● **YOUR TASK**
Print out every line, exactly as written.
─── RAW DATA
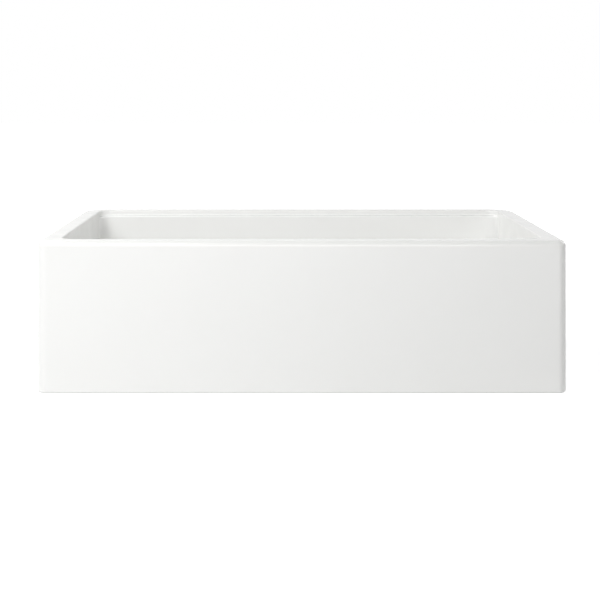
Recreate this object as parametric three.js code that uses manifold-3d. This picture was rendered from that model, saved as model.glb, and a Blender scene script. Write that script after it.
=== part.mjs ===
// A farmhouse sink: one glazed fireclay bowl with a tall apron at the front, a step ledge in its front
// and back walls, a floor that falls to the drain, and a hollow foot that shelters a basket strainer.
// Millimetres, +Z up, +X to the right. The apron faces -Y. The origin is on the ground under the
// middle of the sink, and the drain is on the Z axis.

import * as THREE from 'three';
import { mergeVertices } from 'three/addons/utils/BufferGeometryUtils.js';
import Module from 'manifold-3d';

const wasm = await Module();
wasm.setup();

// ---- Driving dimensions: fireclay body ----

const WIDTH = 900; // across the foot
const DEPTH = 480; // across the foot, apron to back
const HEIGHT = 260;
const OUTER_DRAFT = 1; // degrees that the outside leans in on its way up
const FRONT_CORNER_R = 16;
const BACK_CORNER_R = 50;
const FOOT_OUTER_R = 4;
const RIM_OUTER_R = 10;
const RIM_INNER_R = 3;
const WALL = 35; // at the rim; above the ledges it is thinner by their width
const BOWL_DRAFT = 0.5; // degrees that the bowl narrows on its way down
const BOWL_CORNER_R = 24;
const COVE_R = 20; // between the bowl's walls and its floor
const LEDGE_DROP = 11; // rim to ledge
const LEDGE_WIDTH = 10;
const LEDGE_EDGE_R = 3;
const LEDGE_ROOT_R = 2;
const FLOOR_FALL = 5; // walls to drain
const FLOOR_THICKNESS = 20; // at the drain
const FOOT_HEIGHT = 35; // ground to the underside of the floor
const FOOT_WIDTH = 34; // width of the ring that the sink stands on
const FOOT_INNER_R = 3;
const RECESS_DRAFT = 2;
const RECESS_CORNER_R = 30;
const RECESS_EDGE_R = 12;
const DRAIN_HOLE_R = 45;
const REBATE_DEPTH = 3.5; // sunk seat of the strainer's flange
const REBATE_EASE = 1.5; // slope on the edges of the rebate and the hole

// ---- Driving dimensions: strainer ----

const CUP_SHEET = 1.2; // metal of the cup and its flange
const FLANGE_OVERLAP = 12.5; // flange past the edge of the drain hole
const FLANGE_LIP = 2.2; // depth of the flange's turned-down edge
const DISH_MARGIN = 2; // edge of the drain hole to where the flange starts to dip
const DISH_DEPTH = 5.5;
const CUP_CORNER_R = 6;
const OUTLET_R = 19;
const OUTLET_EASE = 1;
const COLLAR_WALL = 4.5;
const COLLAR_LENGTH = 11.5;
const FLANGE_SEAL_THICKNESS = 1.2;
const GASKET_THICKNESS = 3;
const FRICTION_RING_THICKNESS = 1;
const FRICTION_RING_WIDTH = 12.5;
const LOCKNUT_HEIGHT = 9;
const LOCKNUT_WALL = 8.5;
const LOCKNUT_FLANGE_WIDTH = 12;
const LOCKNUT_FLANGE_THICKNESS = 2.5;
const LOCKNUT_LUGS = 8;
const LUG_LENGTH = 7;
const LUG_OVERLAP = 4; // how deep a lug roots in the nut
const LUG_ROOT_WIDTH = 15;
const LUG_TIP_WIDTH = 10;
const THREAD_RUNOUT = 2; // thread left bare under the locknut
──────
● **EXPECTED OUTPUT**
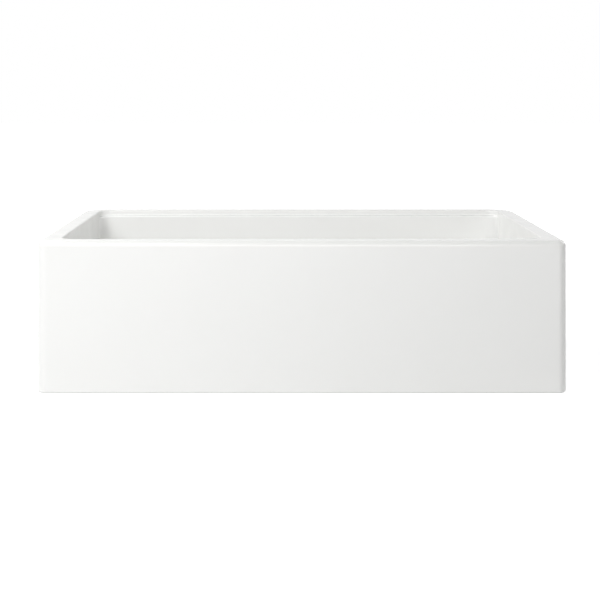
Recreate this object as parametric three.js code that uses manifold-3d. This picture was rendered from that model, saved as model.glb, and a Blender scene script. Write that script after it.
=== part.mjs ===
// A farmhouse sink: one glazed fireclay bowl with a tall apron at the front, a step ledge in its front
// and back walls, a floor that falls to the drain, and a hollow foot that shelters a basket strainer.
// Millimetres, +Z up, +X to the right. The apron faces -Y. The origin is on the ground under the
// middle of the sink, and the drain is on the Z axis.

import * as THREE from 'three';
import { mergeVertices } from 'three/addons/utils/BufferGeometryUtils.js';
import Module from 'manifold-3d';

const wasm = await Module();
wasm.setup();

// ---- Driving dimensions: fireclay body ----

const WIDTH = 900; // across the foot
const DEPTH = 480; // across the foot, apron to back
const HEIGHT = 260;
const OUTER_DRAFT = 1; // degrees that the outside leans in on its way up
const FRONT_CORNER_R = 16;
const BACK_CORNER_R = 50;
const FOOT_OUTER_R = 4;
const RIM_OUTER_R = 10;
const RIM_INNER_R = 3;
const WALL = 35; // at the rim; above the ledges it is thinner by their width
const BOWL_DRAFT = 0.5; // degrees that the bowl narrows on its way down
const BOWL_CORNER_R = 24;
const COVE_R = 20; // between the bowl's walls and its floor
const LEDGE_DROP = 11; // rim to ledge
const LEDGE_WIDTH = 10;
const LEDGE_EDGE_R = 3;
const LEDGE_ROOT_R = 2;
const FLOOR_FALL = 5; // walls to drain
const FLOOR_THICKNESS = 20; // at the drain
const FOOT_HEIGHT = 35; // ground to the underside of the floor
const FOOT_WIDTH = 34; // width of the ring that the sink stands on
const FOOT_INNER_R = 3;
const RECESS_DRAFT = 2;
const RECESS_CORNER_R = 30;
const RECESS_EDGE_R = 12;
const DRAIN_HOLE_R = 45;
const REBATE_DEPTH = 3.5; // sunk seat of the strainer's flange
const REBATE_EASE = 1.5; // slope on the edges of the rebate and the hole

// ---- Driving dimensions: strainer ----

const CUP_SHEET = 1.2; // metal of the cup and its flange
const FLANGE_OVERLAP = 12.5; // flange past the edge of the drain hole
const FLANGE_LIP = 2.2; // depth of the flange's turned-down edge
const DISH_MARGIN = 2; // edge of the drain hole to where the flange starts to dip
const DISH_DEPTH = 5.5;
const CUP_CORNER_R = 6;
const OUTLET_R = 19;
const OUTLET_EASE = 1;
const COLLAR_WALL = 4.5;
const COLLAR_LENGTH = 11.5;
const FLANGE_SEAL_THICKNESS = 1.2;
const GASKET_THICKNESS = 3;
const FRICTION_RING_THICKNESS = 1;
const FRICTION_RING_WIDTH = 12.5;
const LOCKNUT_HEIGHT = 9;
const LOCKNUT_WALL = 8.5;
const LOCKNUT_FLANGE_WIDTH = 12;
const LOCKNUT_FLANGE_THICKNESS = 2.5;
const LOCKNUT_LUGS = 8;
const LUG_LENGTH = 7;
const LUG_OVERLAP = 4; // how deep a lug roots in the nut
const LUG_ROOT_WIDTH = 15;
const LUG_TIP_WIDTH = 10;
const THREAD_RUNOUT = 2; // thread left bare under the locknut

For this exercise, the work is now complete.